— AIM —
Could you output each line of the data that follows exactly?

— PROVIDED MATERIAL —
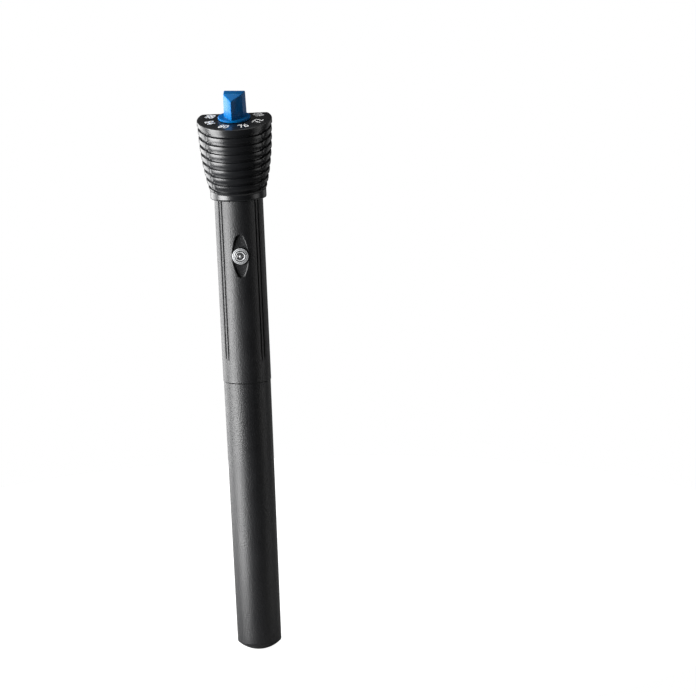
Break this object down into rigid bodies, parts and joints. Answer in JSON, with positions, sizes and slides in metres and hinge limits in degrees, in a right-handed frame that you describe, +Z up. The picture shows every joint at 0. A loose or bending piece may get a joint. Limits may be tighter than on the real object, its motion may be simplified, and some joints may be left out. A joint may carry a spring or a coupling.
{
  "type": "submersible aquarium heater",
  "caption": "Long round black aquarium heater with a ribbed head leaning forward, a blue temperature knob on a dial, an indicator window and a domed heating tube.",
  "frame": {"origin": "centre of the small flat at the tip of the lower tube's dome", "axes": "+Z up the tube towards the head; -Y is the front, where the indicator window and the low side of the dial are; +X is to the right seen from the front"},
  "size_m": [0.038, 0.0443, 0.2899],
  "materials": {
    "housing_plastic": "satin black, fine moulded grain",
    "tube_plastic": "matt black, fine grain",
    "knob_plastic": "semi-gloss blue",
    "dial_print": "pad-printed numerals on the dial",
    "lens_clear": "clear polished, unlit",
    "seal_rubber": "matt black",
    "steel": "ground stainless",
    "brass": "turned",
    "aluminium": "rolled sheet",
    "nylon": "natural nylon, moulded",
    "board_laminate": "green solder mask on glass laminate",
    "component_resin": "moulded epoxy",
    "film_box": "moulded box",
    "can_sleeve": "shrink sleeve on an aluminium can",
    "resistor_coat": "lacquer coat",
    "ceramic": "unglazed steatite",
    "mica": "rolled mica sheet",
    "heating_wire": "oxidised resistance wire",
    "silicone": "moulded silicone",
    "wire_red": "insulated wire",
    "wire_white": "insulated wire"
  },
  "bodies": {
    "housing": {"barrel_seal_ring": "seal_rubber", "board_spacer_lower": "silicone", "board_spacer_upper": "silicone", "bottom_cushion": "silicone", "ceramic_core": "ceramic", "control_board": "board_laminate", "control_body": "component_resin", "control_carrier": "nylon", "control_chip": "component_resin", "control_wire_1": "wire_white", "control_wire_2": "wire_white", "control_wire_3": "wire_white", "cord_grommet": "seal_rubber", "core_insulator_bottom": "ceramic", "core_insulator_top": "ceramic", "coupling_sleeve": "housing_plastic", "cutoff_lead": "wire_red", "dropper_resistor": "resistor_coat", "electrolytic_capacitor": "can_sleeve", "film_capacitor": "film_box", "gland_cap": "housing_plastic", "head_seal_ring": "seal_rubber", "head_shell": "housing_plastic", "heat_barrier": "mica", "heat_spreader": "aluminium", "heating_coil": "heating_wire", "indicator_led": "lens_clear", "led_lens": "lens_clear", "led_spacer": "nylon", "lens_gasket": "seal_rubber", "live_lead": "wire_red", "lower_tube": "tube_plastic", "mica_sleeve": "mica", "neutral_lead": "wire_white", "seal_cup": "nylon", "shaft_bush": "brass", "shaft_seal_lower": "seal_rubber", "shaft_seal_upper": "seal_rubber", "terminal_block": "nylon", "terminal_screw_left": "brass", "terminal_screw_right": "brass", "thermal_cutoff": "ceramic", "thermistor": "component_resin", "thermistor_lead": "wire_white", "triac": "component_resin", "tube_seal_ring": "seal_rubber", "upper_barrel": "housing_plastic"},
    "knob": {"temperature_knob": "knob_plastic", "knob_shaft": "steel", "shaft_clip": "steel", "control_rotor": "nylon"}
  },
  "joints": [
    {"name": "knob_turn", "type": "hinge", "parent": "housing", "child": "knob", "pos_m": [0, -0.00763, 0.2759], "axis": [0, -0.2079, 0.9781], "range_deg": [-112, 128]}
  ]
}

— SOLUTION FOR THIS PROBLEM —
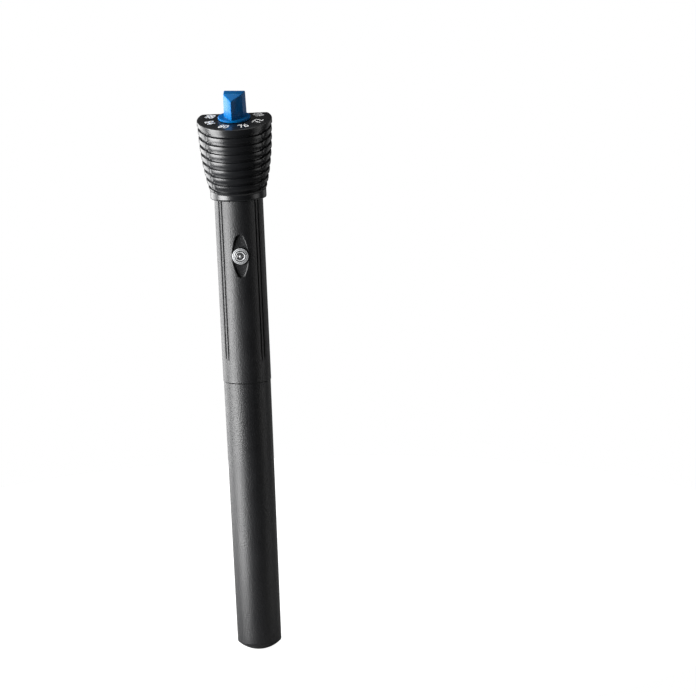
Break this object down into rigid bodies, parts and joints. Answer in JSON, with positions, sizes and slides in metres and hinge limits in degrees, in a right-handed frame that you describe, +Z up. The picture shows every joint at 0. A loose or bending piece may get a joint. Limits may be tighter than on the real object, its motion may be simplified, and some joints may be left out. A joint may carry a spring or a coupling.
{
  "type": "submersible aquarium heater",
  "caption": "Long round black aquarium heater with a ribbed head leaning forward, a blue temperature knob on a dial, an indicator window and a domed heating tube.",
  "frame": {"origin": "centre of the small flat at the tip of the lower tube's dome", "axes": "+Z up the tube towards the head; -Y is the front, where the indicator window and the low side of the dial are; +X is to the right seen from the front"},
  "size_m": [0.038, 0.0443, 0.2899],
  "materials": {
    "housing_plastic": "satin black, fine moulded grain",
    "tube_plastic": "matt black, fine grain",
    "knob_plastic": "semi-gloss blue",
    "dial_print": "pad-printed numerals on the dial",
    "lens_clear": "clear polished, unlit",
    "seal_rubber": "matt black",
    "steel": "ground stainless",
    "brass": "turned",
    "aluminium": "rolled sheet",
    "nylon": "natural nylon, moulded",
    "board_laminate": "green solder mask on glass laminate",
    "component_resin": "moulded epoxy",
    "film_box": "moulded box",
    "can_sleeve": "shrink sleeve on an aluminium can",
    "resistor_coat": "lacquer coat",
    "ceramic": "unglazed steatite",
    "mica": "rolled mica sheet",
    "heating_wire": "oxidised resistance wire",
    "silicone": "moulded silicone",
    "wire_red": "insulated wire",
    "wire_white": "insulated wire"
  },
  "bodies": {
    "housing": {"barrel_seal_ring": "seal_rubber", "board_spacer_lower": "silicone", "board_spacer_upper": "silicone", "bottom_cushion": "silicone", "ceramic_core": "ceramic", "control_board": "board_laminate", "control_body": "component_resin", "control_carrier": "nylon", "control_chip": "component_resin", "control_wire_1": "wire_white", "control_wire_2": "wire_white", "control_wire_3": "wire_white", "cord_grommet": "seal_rubber", "core_insulator_bottom": "ceramic", "core_insulator_top": "ceramic", "coupling_sleeve": "housing_plastic", "cutoff_lead": "wire_red", "dropper_resistor": "resistor_coat", "electrolytic_capacitor": "can_sleeve", "film_capacitor": "film_box", "gland_cap": "housing_plastic", "head_seal_ring": "seal_rubber", "head_shell": "housing_plastic", "heat_barrier": "mica", "heat_spreader": "aluminium", "heating_coil": "heating_wire", "indicator_led": "lens_clear", "led_lens": "lens_clear", "led_spacer": "nylon", "lens_gasket": "seal_rubber", "live_lead": "wire_red", "lower_tube": "tube_plastic", "mica_sleeve": "mica", "neutral_lead": "wire_white", "seal_cup": "nylon", "shaft_bush": "brass", "shaft_seal_lower": "seal_rubber", "shaft_seal_upper": "seal_rubber", "terminal_block": "nylon", "terminal_screw_left": "brass", "terminal_screw_right": "brass", "thermal_cutoff": "ceramic", "thermistor": "component_resin", "thermistor_lead": "wire_white", "triac": "component_resin", "tube_seal_ring": "seal_rubber", "upper_barrel": "housing_plastic"},
    "knob": {"temperature_knob": "knob_plastic", "knob_shaft": "steel", "shaft_clip": "steel", "control_rotor": "nylon"}
  },
  "joints": [
    {"name": "knob_turn", "type": "hinge", "parent": "housing", "child": "knob", "pos_m": [0, -0.00763, 0.2759], "axis": [0, -0.2079, 0.9781], "range_deg": [-112, 128]}
  ]
}